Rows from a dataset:

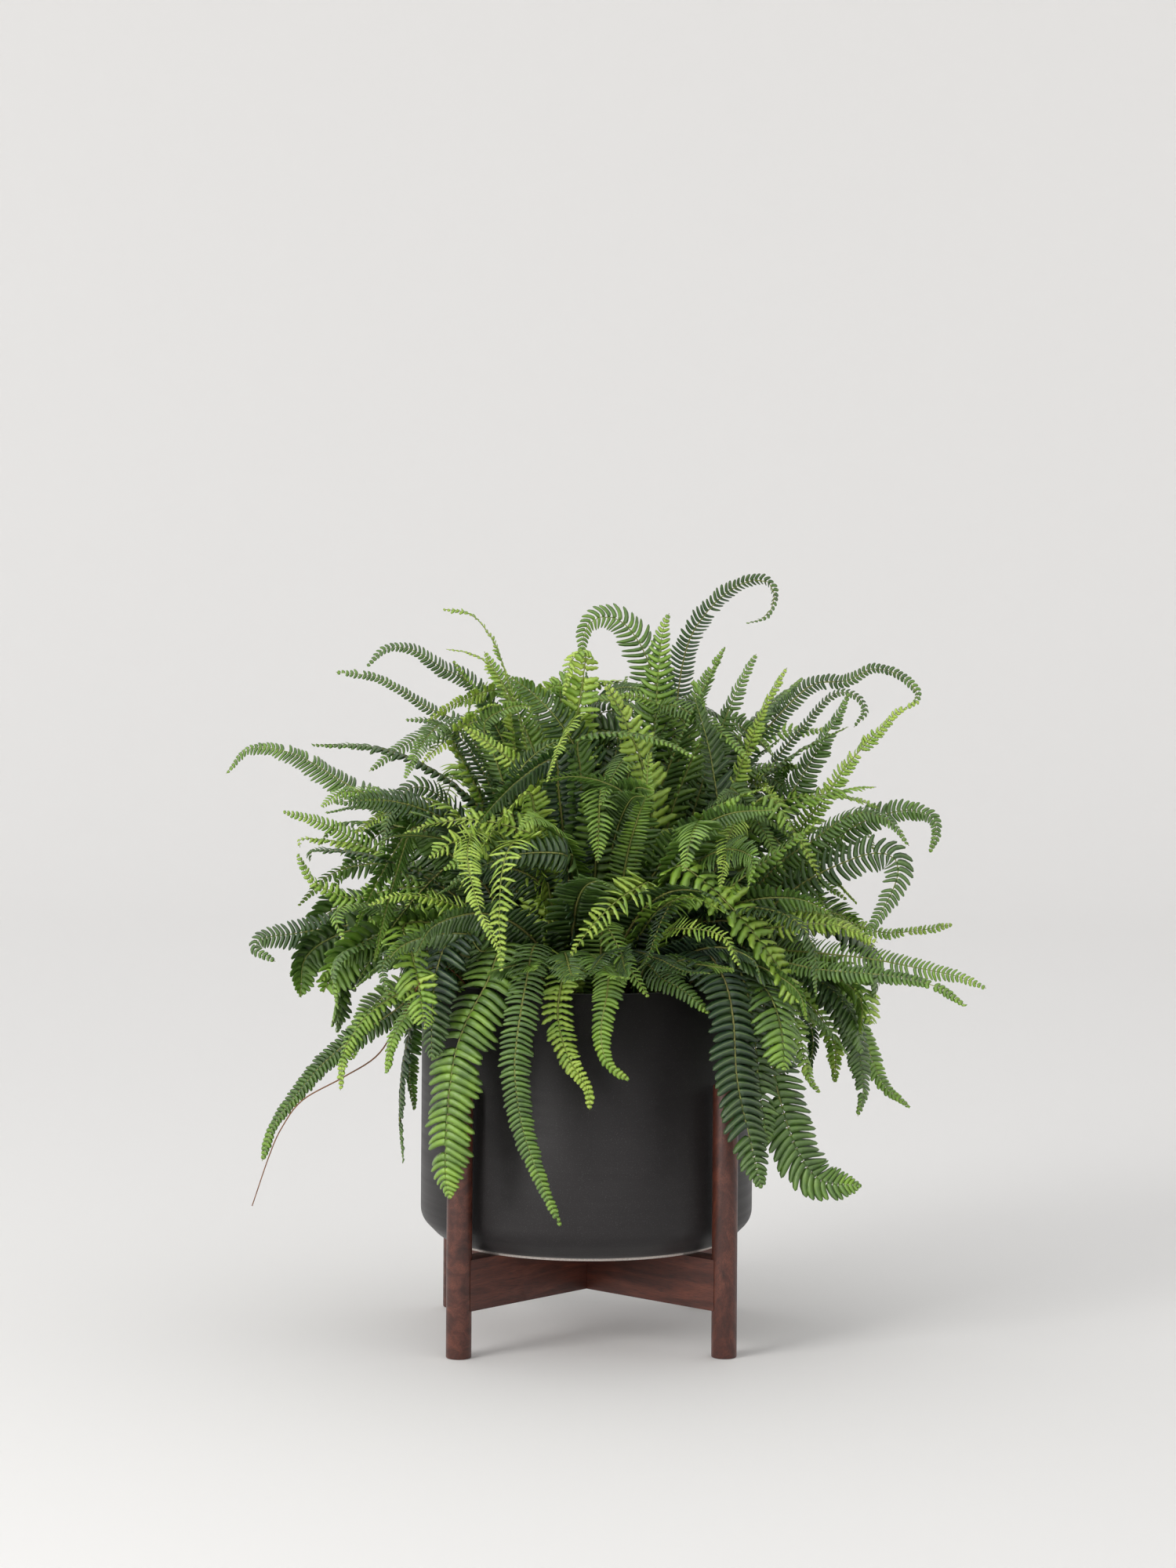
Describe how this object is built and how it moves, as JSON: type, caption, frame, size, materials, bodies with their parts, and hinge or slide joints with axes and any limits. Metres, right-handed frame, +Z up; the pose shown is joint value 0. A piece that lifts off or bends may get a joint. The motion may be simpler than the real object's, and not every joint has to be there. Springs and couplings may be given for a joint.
{
  "type": "potted boston fern",
  "caption": "Arching fern with toothed fronds in a cylindrical planter, held between the round legs of a low wooden cross stand.",
  "frame": {"origin": "on the floor, under the axis that the stand and the planter share", "axes": "+Z up; -Y is the front, as the picture is taken; +X is to the right seen from the front"},
  "size_m": [0.5816, 0.4868, 0.5831],
  "materials": {
    "walnut": "satin",
    "dowel_wood": "matte",
    "planter_glaze": "satin",
    "soil": "matte",
    "rhizome": "matte",
    "runner": "satin",
    "frond_green": "satin",
    "frond_young": "satin"
  },
  "bodies": {
    "root": {"dowel_back_left": "dowel_wood", "dowel_back_right": "dowel_wood", "dowel_front_left": "dowel_wood", "dowel_front_right": "dowel_wood", "frond_back_hang_a": "frond_green", "frond_back_hang_b": "frond_green", "frond_back_hang_left": "frond_green", "frond_back_hang_right": "frond_green", "frond_back_left_a": "frond_green", "frond_back_long": "frond_green", "frond_back_right_a": "frond_green", "frond_back_rising": "frond_green", "frond_hang_front_a": "frond_green", "frond_hang_front_b": "frond_young", "frond_hang_front_c": "frond_green", "frond_hang_left_a": "frond_green", "frond_hang_left_b": "frond_green", "frond_hang_right_a": "frond_green", "frond_hang_right_b": "frond_green", "frond_hang_right_c": "frond_young", "frond_hang_right_d": "frond_green", "frond_hang_right_e": "frond_green", "frond_inner_front_young": "frond_young", "frond_inner_left_dark": "frond_green", "frond_inner_left_young": "frond_young", "frond_inner_right": "frond_green", "frond_left_back_low": "frond_green", "frond_left_long": "frond_green", "frond_left_low_a": "frond_green", "frond_left_low_b": "frond_green", "frond_left_low_long": "frond_green", "frond_left_low_young": "frond_young", "frond_left_mid": "frond_green", "frond_left_mid_curl": "frond_young", "frond_right_back_low": "frond_green", "frond_right_curl": "frond_green", "frond_right_droop": "frond_green", "frond_right_low_a": "frond_young", "frond_right_low_b": "frond_green", "frond_right_low_c": "frond_green", "frond_right_mid": "frond_green", "frond_right_rising": "frond_young", "frond_rim_front": "frond_green", "frond_top_arch": "frond_green", "frond_top_curl_young": "frond_young", "frond_top_left_young": "frond_young", "frond_top_right_curl": "frond_green", "frond_top_upright": "frond_young", "frond_upper_left_a": "frond_green", "frond_upper_left_b": "frond_green", "leg_back_left": "walnut", "leg_back_right": "walnut", "leg_front_left": "walnut", "leg_front_right": "walnut", "planter": "planter_glaze", "rail_lower": "walnut", "rail_upper": "walnut", "rhizome_crown": "rhizome", "runner": "runner", "soil": "soil"}
  },
  "joints": []
}
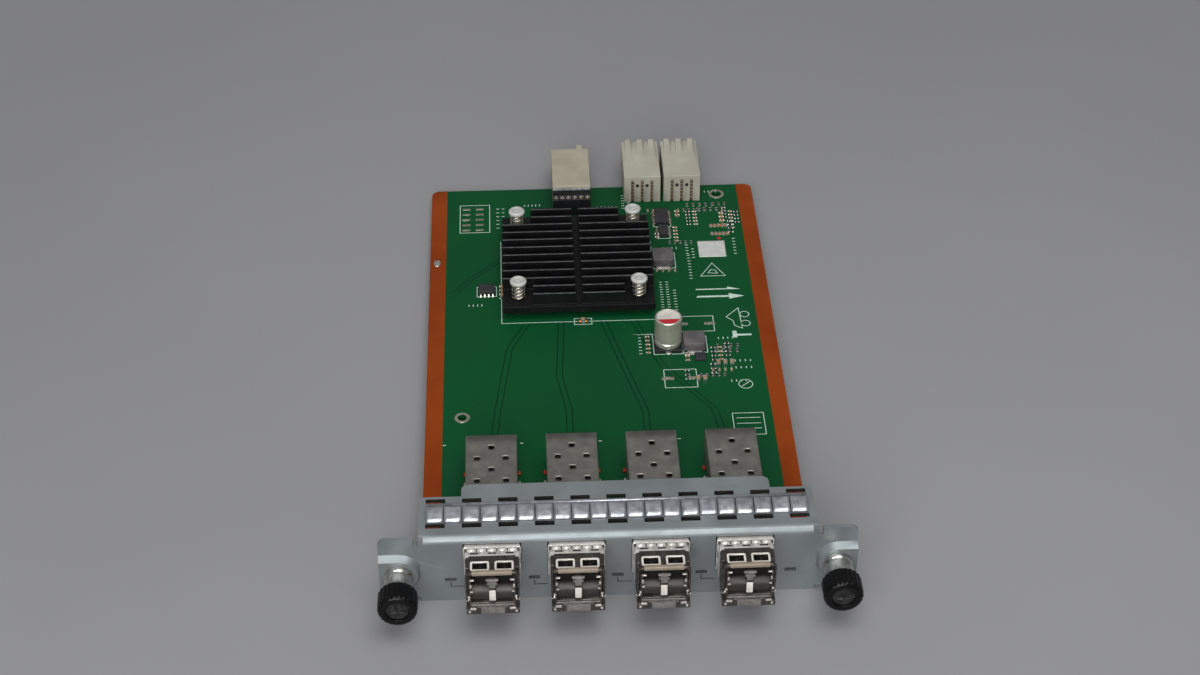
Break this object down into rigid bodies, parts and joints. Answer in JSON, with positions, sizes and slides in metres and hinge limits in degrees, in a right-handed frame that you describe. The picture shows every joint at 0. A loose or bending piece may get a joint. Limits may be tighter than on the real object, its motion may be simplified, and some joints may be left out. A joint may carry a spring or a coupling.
{
  "type": "switch line card",
  "caption": "Hot-swap line card for a network switch: folded front panel with captive thumb screws, pluggable optical transceivers in cages, heatsink and backplane connectors",
  "frame": {"origin": "midway between the two thumb screws, in the plane of the front panel's back face, which seats on the chassis", "axes": "+X along the panel to the right seen from the front, +Y the way the card is pushed in, +Z to the component side"},
  "size_m": [0.125, 0.2024, 0.0237],
  "materials": {
    "zinc_sheet": "satin",
    "spring_steel": "bright",
    "board_laminate": "satin",
    "bare_strip": "satin",
    "nickel": "bright",
    "lamp_lens": "gloss",
    "black_plastic": "matte",
    "die_cast": "satin",
    "ceramic_white": "gloss",
    "grip_beige": "satin",
    "black_anodised": "satin",
    "pin_white": "satin",
    "pad_grey": "matte",
    "housing_beige": "satin",
    "header_white": "satin",
    "can_aluminium": "satin",
    "tinned": "bright",
    "chip_tan": "matte",
    "label_white": "matte",
    "ferrite": "satin"
  },
  "bodies": {
    "card": {"board_brackets": "zinc_sheet", "board_label": "label_white", "bracket_screws": "nickel", "cage_1": "spring_steel", "cage_2": "spring_steel", "cage_3": "spring_steel", "cage_4": "spring_steel", "cage_collars": "spring_steel", "capacitor_base": "black_plastic", "capacitor_can": "can_aluminium", "chip_bodies": "black_plastic", "chip_capacitors": "chip_tan", "chip_leads": "tinned", "chip_resistors": "black_plastic", "circuit_board": "board_laminate", "edge_strips": "bare_strip", "emi_gasket": "spring_steel", "front_panel": "zinc_sheet", "heatsink": "black_anodised", "host_connectors": "black_plastic", "inductors": "ferrite", "left_ferrule": "nickel", "power_headers": "header_white", "power_leads": "tinned", "push_pin_springs": "nickel", "push_pins": "pin_white", "right_ferrule": "nickel", "signal_contacts": "tinned", "signal_housing": "housing_beige", "signal_wafers": "black_plastic", "status_lamps": "lamp_lens", "switch_chip": "black_plastic", "thermal_pad": "pad_grey"},
    "transceiver_1": {"transceiver_shell_1": "die_cast", "transceiver_board_1": "board_laminate", "optical_barrels_1": "ceramic_white"},
    "bail_arm_1": {"bail_1": "die_cast", "bail_grip_1": "grip_beige"},
    "transceiver_2": {"transceiver_shell_2": "die_cast", "transceiver_board_2": "board_laminate", "optical_barrels_2": "ceramic_white"},
    "bail_arm_2": {"bail_2": "die_cast", "bail_grip_2": "grip_beige"},
    "transceiver_3": {"transceiver_shell_3": "die_cast", "transceiver_board_3": "board_laminate", "optical_barrels_3": "ceramic_white"},
    "bail_arm_3": {"bail_3": "die_cast", "bail_grip_3": "grip_beige"},
    "transceiver_4": {"transceiver_shell_4": "die_cast", "transceiver_board_4": "board_laminate", "optical_barrels_4": "ceramic_white"},
    "bail_arm_4": {"bail_4": "die_cast", "bail_grip_4": "grip_beige"},
    "left_carriage": {"left_screw_spring": "nickel"},
    "left_screw": {"left_knob": "black_plastic", "left_thumb_screw": "nickel"},
    "right_carriage": {"right_screw_spring": "nickel"},
    "right_screw": {"right_knob": "black_plastic", "right_thumb_screw": "nickel"}
  },
  "joints": [
    {"name": "transceiver_1_slide", "type": "slide", "parent": "card", "child": "transceiver_1", "axis": [0, -1, 0], "range_m": [0, 0.045]},
    {"name": "bail_1_swing", "type": "hinge", "parent": "transceiver_1", "child": "bail_arm_1", "pos_m": [-0.03285, -0.0129, 0.0007], "axis": [1, 0, 0], "range_deg": [0, 90]},
    {"name": "transceiver_2_slide", "type": "slide", "parent": "card", "child": "transceiver_2", "axis": [0, -1, 0], "range_m": [0, 0.045]},
    {"name": "bail_2_swing", "type": "hinge", "parent": "transceiver_2", "child": "bail_arm_2", "pos_m": [-0.01095, -0.0129, 0.0007], "axis": [1, 0, 0], "range_deg": [0, 90]},
    {"name": "transceiver_3_slide", "type": "slide", "parent": "card", "child": "transceiver_3", "axis": [0, -1, 0], "range_m": [0, 0.045]},
    {"name": "bail_3_swing", "type": "hinge", "parent": "transceiver_3", "child": "bail_arm_3", "pos_m": [0.01095, -0.0129, 0.0007], "axis": [1, 0, 0], "range_deg": [0, 90]},
    {"name": "transceiver_4_slide", "type": "slide", "parent": "card", "child": "transceiver_4", "axis": [0, -1, 0], "range_m": [0, 0.045]},
    {"name": "bail_4_swing", "type": "hinge", "parent": "transceiver_4", "child": "bail_arm_4", "pos_m": [0.03285, -0.0129, 0.0007], "axis": [1, 0, 0], "range_deg": [0, 90]},
    {"name": "left_screw_press", "type": "slide", "parent": "card", "child": "left_carriage", "axis": [0, 1, 0], "range_m": [0, 0.0037], "stiffness_N_per_m": 150, "springref_m": -0.003, "deforming": ["left_screw_spring"]},
    {"name": "left_screw_turn", "type": "hinge", "parent": "left_carriage", "child": "left_screw", "pos_m": [-0.0573, 0, 0], "axis": [0, 1, 0], "continuous": true},
    {"name": "right_screw_press", "type": "slide", "parent": "card", "child": "right_carriage", "axis": [0, 1, 0], "range_m": [0, 0.0037], "stiffness_N_per_m": 150, "springref_m": -0.003, "deforming": ["right_screw_spring"]},
    {"name": "right_screw_turn", "type": "hinge", "parent": "right_carriage", "child": "right_screw", "pos_m": [0.0573, 0, 0], "axis": [0, 1, 0], "continuous": true}
  ]
}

Your goal :: Track down every line of the material containing the string "piece", and copy it.

Complete output ::
Describe how this object is built and how it moves, as JSON: type, caption, frame, size, materials, bodies with their parts, and hinge or slide joints with axes and any limits. Metres, right-handed frame, +Z up; the pose shown is joint value 0. A piece that lifts off or bends may get a joint. The motion may be simpler than the real object's, and not every joint has to be there. Springs and couplings may be given for a joint.
Break this object down into rigid bodies, parts and joints. Answer in JSON, with positions, sizes and slides in metres and hinge limits in degrees, in a right-handed frame that you describe. The picture shows every joint at 0. A loose or bending piece may get a joint. Limits may be tighter than on the real object, its motion may be simplified, and some joints may be left out. A joint may carry a spring or a coupling.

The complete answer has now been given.